Dataset items
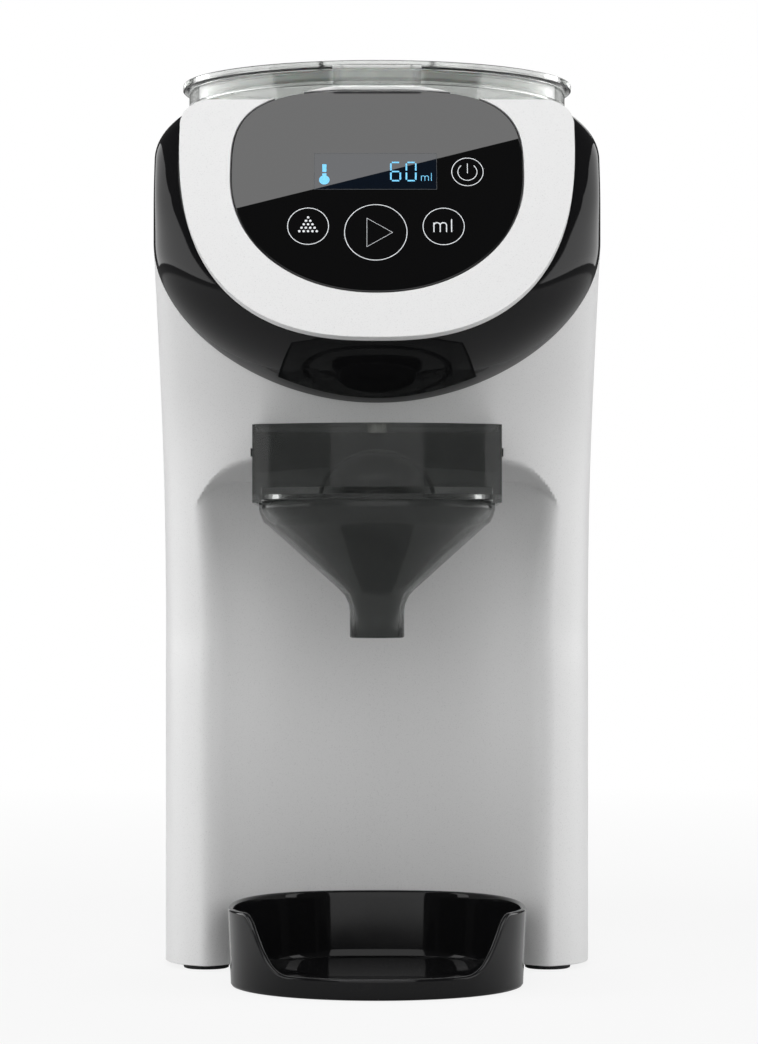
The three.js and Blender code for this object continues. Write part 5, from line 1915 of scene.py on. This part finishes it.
@dataclass
class BottleTray:
    """The gloss black tray with its swooping front lip."""

    radius: float = 50.3
    rear: float = 66.0
    front_power: float = 2.0
    rear_power: float = 2.6
    height: float = 26.4
    lip: float = 7.1
    lip_half: float = 24.0
    lip_ramp: float = 20.3
    lip_curve: float = 2.35
    wall: float = 2.0
    floor: float = 3.0
    taper: float = 1.1
    edge: float = 0.9
    foot: tuple[Flat, ...] = ((1.2, 0), (0.45, 0.25), (0, 0.9))
    bottom: tuple[Flat, ...] = ((0.35, 0.35), (1.2, 0))
    fillet: float = 1.2
    around: int = 192
    levels: int = 14
    edge_steps: int = 8
    tongue_half: float = 15.0
    tongue_low: float = 6.0
    tongue_high: float = 9.0
    tongue_edge: float = 0.5

    def place(self, angle: float, inset: float) -> Flat:
        """A point of the tray's outline.

        Args:
            angle: Turn from the right.
            inset: How far it is moved in.

        Returns:
            Its X and Y.
        """
        behind = math.sin(angle) > 0
        power = self.rear_power if behind else self.front_power
        reach = (self.rear if behind else self.radius) - inset
        x, y = superellipse(angle, self.radius - inset, reach, power)
        return x, AT.axis + y

    def rim(self, x: float, y: float) -> float:
        """The rim's height: low across the front, high along the sides and back.

        Args:
            x: Place across.
            y: Place along the depth.

        Returns:
            The height.
        """
        if y > AT.axis:
            return self.height
        rise = ease(clamp((abs(x) - self.lip_half) / self.lip_ramp) ** self.lip_curve)
        return mix(self.lip, self.height, rise)

    def rows(self) -> list[tuple[float, float, float, float]]:
        """The tray's rings: up the outside, over the rim and down the inside.

        Returns:
            Each ring's inset, its height at the foot, its share of the way from there up to the
            rim, and how far it lies over that.
        """
        _, foot_top = self.foot[-1]
        inner = self.wall + self.taper
        rows = [(self.taper + inset, height, 0, 0) for inset, height in self.foot]
        rows += [(self.taper * (1 - share), foot_top, share, 0)
                 for share in spaced(0, 1, self.levels)[1:]]
        rows += [(self.wall / 2 * (1 - math.cos(turn)), 0, 1, self.edge * math.sin(turn))
                 for turn in spaced(0, math.pi, self.edge_steps)[1:]]
        rows += [(self.wall + self.taper * share, self.floor + self.fillet, 1 - share, 0)
                 for share in spaced(0, 1, self.levels)[1:]]
        return rows + [(inner + inset, self.floor + height, 0, 0) for inset, height in self.bottom]

    def build(self) -> list[Piece]:
        """Models the tray and its tongue.

        Returns:
            The dressed tray.
        """
        angles = spaced(0, 2 * math.pi, self.around)[:-1]
        tops = [self.rim(*self.place(angle, 0)) - self.edge for angle in angles]
        rings = [[(*self.place(angle, inset), mix(low, top, share) + over)
                  for angle, top in zip(angles, tops)]
                 for inset, low, share, over in self.rows()]
        piece = wrapped_skin("gloss_tray", rings)
        end = AT.axis + HOUSING.alcove_radius + 2 * HOUSING.wall
        tongue = slab("tongue", (-self.tongue_half, AT.axis + self.rear - self.wall, self.tongue_low),
                      (self.tongue_half, end, self.tongue_high))
        combine(piece, round_edges(tongue, self.tongue_edge, SMALL_STEPS), Cut.JOIN)
        return [fit(smoothed(piece), Finish.TRIM, Body.TRAY, "bottle_tray")]


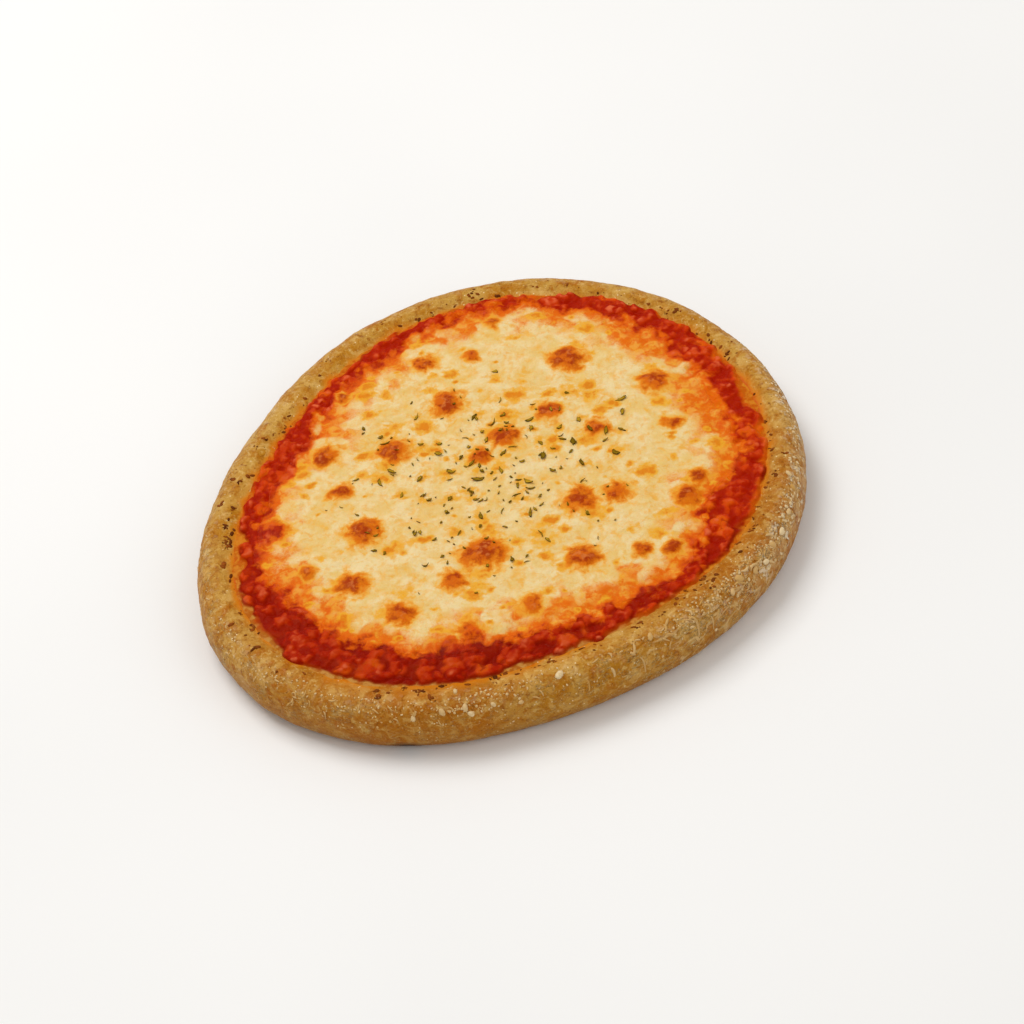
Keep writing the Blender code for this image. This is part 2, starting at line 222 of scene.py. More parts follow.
# Herb flakes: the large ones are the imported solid's, and small ones lie between them.
# Both have their count, spacing, middle and spread.
LARGE_HERBS = (64, 2.6 * MM, Vector((1.5 * MM, 3.5 * MM, 0)), (15 * MM, 12 * MM))
SMALL_HERBS = (140, 1.2 * MM, Vector((-4 * MM, -3 * MM, 0)), (17 * MM, 15 * MM))
HERB_SEED = 11
HERB_SPREAD_TURN = math.radians(20)
HERB_REACH = 36 * MM
HERB_LENGTHS = (1.5 * MM, 3.0 * MM)
HERB_TILT = math.radians(14)
SMALL_HERB_LENGTHS = (0.6 * MM, 1.8 * MM)
LEAF_SIDES = 12
LEAF_LIFT = 0.12 * MM
LEAF_HALF_THICKNESS = 0.08 * MM
LEAF_KINDS = (
    # least and most breadth, most bend and size, each as a share of the length
    (0.13, 0.25, 0.35, 0.88), (0.13, 0.25, 0.35, 0.88), (0.06, 0.1, 1.0, 0.85),
    (0.24, 0.38, 0.3, 0.6),
)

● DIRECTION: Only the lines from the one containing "Keep writing the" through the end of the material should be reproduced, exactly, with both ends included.

● ANSWER FOR THE TASK:
Keep writing the Blender code for this image. This is part 2, starting at line 222 of scene.py. More parts follow.
# Herb flakes: the large ones are the imported solid's, and small ones lie between them.
# Both have their count, spacing, middle and spread.
LARGE_HERBS = (64, 2.6 * MM, Vector((1.5 * MM, 3.5 * MM, 0)), (15 * MM, 12 * MM))
SMALL_HERBS = (140, 1.2 * MM, Vector((-4 * MM, -3 * MM, 0)), (17 * MM, 15 * MM))
HERB_SEED = 11
HERB_SPREAD_TURN = math.radians(20)
HERB_REACH = 36 * MM
HERB_LENGTHS = (1.5 * MM, 3.0 * MM)
HERB_TILT = math.radians(14)
SMALL_HERB_LENGTHS = (0.6 * MM, 1.8 * MM)
LEAF_SIDES = 12
LEAF_LIFT = 0.12 * MM
LEAF_HALF_THICKNESS = 0.08 * MM
LEAF_KINDS = (
    # least and most breadth, most bend and size, each as a share of the length
    (0.13, 0.25, 0.35, 0.88), (0.13, 0.25, 0.35, 0.88), (0.06, 0.1, 1.0, 0.85),
    (0.24, 0.38, 0.3, 0.6),
)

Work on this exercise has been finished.